Problem description
Write out each line from the data below that includes the word "three".

Source records

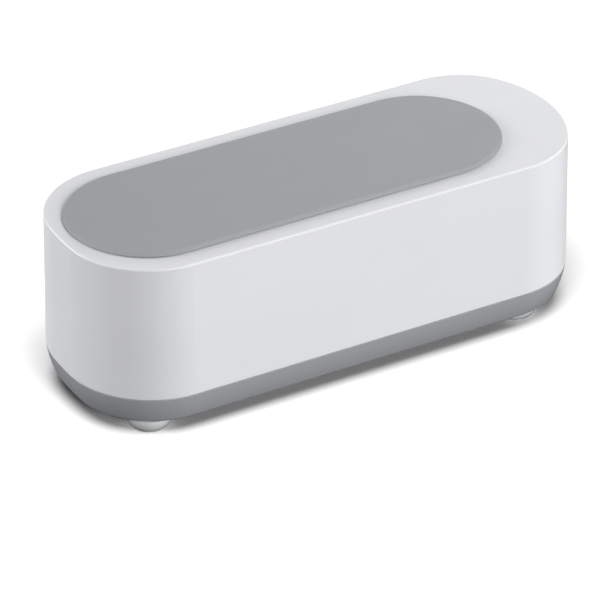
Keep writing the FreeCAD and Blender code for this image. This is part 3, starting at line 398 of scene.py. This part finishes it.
* * *
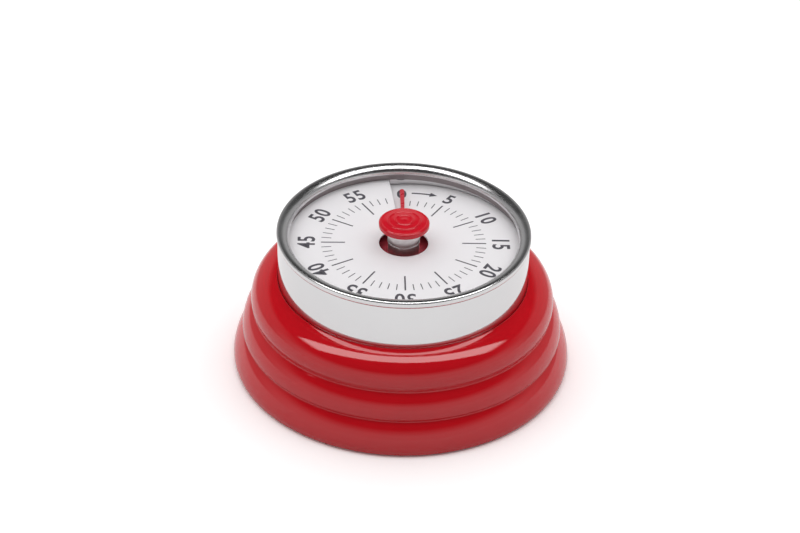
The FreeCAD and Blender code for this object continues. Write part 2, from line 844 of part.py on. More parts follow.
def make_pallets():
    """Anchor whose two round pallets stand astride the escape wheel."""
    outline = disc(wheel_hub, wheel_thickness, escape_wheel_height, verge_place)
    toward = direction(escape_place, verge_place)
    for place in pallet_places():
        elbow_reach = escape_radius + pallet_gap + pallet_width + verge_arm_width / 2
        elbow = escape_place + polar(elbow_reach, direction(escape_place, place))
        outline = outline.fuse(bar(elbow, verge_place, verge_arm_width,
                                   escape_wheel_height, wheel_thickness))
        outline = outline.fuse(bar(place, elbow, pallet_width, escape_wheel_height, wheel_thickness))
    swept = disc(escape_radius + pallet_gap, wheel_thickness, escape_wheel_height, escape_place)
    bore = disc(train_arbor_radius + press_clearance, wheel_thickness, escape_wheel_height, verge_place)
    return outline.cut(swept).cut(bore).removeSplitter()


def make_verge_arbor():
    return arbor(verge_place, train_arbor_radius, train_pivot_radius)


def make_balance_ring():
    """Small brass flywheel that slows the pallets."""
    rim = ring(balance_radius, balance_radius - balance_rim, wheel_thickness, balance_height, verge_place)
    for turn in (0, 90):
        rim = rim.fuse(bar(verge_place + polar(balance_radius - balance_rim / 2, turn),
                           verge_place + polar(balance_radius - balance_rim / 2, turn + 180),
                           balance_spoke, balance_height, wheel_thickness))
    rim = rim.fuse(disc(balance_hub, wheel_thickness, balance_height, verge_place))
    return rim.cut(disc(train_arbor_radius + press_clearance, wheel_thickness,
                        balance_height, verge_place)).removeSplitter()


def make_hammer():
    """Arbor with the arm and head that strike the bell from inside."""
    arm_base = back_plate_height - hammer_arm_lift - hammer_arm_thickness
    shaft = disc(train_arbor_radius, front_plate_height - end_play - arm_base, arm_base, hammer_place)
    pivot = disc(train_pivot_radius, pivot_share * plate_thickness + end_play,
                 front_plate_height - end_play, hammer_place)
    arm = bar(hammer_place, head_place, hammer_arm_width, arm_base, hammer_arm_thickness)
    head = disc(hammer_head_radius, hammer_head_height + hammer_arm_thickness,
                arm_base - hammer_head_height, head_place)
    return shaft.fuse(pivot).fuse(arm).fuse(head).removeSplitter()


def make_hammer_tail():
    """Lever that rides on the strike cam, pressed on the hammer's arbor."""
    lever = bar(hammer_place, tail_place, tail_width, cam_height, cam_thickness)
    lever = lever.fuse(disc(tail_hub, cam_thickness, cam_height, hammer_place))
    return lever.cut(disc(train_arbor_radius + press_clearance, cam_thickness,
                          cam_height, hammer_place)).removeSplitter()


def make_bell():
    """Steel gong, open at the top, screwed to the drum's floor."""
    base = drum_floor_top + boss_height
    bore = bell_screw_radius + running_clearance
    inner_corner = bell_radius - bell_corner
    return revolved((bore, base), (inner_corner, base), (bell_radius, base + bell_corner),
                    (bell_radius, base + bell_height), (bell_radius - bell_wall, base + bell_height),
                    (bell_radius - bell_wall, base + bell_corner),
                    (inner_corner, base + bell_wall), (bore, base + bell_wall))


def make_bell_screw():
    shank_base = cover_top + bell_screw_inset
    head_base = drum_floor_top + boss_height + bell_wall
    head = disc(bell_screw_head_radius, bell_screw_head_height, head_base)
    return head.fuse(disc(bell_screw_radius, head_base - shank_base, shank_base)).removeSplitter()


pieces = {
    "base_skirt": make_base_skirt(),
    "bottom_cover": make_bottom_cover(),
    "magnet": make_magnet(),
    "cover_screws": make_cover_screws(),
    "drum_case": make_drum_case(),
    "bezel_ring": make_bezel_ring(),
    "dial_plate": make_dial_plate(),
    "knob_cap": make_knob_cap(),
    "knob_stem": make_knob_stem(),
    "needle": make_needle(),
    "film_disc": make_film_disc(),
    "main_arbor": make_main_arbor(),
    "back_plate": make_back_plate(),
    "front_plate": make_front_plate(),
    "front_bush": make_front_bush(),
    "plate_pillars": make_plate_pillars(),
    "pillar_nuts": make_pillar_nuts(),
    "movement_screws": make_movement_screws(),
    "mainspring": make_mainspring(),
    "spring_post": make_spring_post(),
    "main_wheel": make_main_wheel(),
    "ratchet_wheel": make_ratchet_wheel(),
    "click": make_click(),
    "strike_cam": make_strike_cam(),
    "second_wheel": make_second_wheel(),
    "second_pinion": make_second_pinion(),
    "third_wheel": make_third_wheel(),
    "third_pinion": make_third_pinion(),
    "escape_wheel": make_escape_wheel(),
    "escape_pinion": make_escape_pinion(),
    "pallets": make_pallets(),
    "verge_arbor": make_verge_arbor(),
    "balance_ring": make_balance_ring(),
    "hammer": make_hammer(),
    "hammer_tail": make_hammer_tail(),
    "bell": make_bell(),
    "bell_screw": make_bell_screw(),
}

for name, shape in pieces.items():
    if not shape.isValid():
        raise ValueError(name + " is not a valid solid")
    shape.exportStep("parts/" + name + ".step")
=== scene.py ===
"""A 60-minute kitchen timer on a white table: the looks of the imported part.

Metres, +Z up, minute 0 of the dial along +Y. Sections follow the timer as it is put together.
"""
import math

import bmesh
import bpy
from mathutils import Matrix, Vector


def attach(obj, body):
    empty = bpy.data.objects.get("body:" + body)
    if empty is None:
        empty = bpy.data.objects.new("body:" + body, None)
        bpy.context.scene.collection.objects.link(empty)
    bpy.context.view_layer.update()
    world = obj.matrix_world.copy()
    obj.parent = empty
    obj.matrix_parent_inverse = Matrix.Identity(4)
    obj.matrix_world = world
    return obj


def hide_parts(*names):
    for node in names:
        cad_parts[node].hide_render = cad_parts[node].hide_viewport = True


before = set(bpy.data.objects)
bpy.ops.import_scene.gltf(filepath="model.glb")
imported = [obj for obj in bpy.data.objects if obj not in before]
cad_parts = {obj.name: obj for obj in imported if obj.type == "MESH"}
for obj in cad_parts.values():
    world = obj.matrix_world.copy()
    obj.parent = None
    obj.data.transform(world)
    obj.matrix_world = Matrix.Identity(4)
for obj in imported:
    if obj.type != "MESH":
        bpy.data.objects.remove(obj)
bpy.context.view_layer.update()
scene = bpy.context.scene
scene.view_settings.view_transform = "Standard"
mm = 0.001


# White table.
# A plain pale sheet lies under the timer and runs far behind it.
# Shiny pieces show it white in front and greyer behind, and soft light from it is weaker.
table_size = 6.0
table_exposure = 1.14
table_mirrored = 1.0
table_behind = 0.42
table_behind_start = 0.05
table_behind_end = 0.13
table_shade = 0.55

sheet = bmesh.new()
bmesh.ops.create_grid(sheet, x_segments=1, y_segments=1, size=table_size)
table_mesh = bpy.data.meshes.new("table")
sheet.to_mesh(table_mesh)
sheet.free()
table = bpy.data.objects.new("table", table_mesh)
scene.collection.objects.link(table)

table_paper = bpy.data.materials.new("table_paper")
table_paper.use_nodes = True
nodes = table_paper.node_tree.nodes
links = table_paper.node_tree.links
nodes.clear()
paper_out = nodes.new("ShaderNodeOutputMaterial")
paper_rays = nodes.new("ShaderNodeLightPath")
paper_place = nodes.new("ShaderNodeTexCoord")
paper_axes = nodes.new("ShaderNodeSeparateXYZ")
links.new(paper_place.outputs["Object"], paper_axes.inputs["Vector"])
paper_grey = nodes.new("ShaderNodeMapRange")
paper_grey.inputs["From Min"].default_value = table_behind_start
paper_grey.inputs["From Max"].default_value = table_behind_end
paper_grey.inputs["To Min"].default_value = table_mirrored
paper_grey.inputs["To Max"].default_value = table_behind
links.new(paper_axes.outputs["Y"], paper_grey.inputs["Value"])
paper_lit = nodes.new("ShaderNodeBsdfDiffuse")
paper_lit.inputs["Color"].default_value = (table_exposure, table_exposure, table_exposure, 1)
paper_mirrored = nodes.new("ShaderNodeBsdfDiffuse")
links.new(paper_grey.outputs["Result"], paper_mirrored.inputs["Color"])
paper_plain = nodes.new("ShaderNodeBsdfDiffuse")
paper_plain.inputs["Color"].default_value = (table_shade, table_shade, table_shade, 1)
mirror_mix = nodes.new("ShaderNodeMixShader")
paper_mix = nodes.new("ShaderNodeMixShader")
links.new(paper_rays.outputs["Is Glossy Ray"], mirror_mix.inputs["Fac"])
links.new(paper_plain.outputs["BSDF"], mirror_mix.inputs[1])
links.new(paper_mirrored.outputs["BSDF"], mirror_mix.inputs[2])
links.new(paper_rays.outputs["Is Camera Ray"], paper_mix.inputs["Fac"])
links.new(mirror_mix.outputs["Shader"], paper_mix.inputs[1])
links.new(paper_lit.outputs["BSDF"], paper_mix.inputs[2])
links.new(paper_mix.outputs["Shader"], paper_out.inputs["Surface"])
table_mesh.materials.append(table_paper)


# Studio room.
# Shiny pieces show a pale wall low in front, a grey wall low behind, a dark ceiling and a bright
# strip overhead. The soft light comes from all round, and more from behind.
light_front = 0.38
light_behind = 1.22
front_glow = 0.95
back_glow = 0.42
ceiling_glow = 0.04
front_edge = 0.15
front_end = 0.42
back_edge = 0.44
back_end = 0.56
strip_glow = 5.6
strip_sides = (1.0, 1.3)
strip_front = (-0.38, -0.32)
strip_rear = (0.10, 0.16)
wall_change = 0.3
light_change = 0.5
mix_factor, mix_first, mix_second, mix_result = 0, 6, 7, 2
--
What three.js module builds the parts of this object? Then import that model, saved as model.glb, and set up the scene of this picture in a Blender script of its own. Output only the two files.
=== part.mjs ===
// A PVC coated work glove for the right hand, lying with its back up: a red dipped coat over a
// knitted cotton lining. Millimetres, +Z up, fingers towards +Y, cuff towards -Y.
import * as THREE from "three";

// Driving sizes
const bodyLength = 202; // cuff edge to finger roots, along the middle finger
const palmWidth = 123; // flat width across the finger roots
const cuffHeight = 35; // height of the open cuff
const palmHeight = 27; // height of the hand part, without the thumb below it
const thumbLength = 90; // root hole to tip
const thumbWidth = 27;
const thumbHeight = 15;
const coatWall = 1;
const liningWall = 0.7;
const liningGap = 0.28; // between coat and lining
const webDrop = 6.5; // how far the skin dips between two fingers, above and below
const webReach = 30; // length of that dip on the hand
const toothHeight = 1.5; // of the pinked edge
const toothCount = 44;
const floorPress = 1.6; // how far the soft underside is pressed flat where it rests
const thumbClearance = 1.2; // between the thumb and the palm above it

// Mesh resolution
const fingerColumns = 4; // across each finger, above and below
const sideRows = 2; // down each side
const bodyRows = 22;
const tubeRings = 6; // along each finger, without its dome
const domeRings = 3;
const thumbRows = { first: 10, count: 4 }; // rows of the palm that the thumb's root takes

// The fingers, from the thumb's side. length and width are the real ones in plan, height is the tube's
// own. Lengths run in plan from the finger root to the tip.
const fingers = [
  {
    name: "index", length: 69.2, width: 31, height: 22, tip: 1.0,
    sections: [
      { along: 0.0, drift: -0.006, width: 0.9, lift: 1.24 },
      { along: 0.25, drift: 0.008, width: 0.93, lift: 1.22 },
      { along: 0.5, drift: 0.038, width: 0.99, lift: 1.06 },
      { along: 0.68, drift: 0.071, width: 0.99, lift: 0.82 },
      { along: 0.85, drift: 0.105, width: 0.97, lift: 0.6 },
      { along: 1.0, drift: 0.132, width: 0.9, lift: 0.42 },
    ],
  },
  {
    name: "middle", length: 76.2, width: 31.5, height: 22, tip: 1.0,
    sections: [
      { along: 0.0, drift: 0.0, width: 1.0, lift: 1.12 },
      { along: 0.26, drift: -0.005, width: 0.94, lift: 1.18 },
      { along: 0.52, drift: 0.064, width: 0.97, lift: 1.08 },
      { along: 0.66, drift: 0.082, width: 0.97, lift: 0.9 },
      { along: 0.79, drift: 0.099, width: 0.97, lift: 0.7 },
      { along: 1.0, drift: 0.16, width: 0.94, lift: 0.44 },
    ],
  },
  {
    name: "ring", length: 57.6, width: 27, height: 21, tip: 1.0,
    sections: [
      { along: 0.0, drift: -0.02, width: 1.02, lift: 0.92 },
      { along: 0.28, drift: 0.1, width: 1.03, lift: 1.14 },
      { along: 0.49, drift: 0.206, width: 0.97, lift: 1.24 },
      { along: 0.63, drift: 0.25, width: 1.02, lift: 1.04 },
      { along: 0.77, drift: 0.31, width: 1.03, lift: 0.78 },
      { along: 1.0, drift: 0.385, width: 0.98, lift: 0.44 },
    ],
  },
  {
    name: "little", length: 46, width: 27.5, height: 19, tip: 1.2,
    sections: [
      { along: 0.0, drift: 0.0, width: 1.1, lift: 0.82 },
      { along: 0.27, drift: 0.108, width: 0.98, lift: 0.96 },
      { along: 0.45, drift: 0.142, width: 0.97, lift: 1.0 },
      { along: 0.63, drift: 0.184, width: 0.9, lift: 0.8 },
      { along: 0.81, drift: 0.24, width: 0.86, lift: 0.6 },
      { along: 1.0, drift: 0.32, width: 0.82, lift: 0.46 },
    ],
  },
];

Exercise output
What three.js module builds the parts of this object? Then import that model, saved as model.glb, and set up the scene of this picture in a Blender script of its own. Output only the two files.
import * as THREE from "three";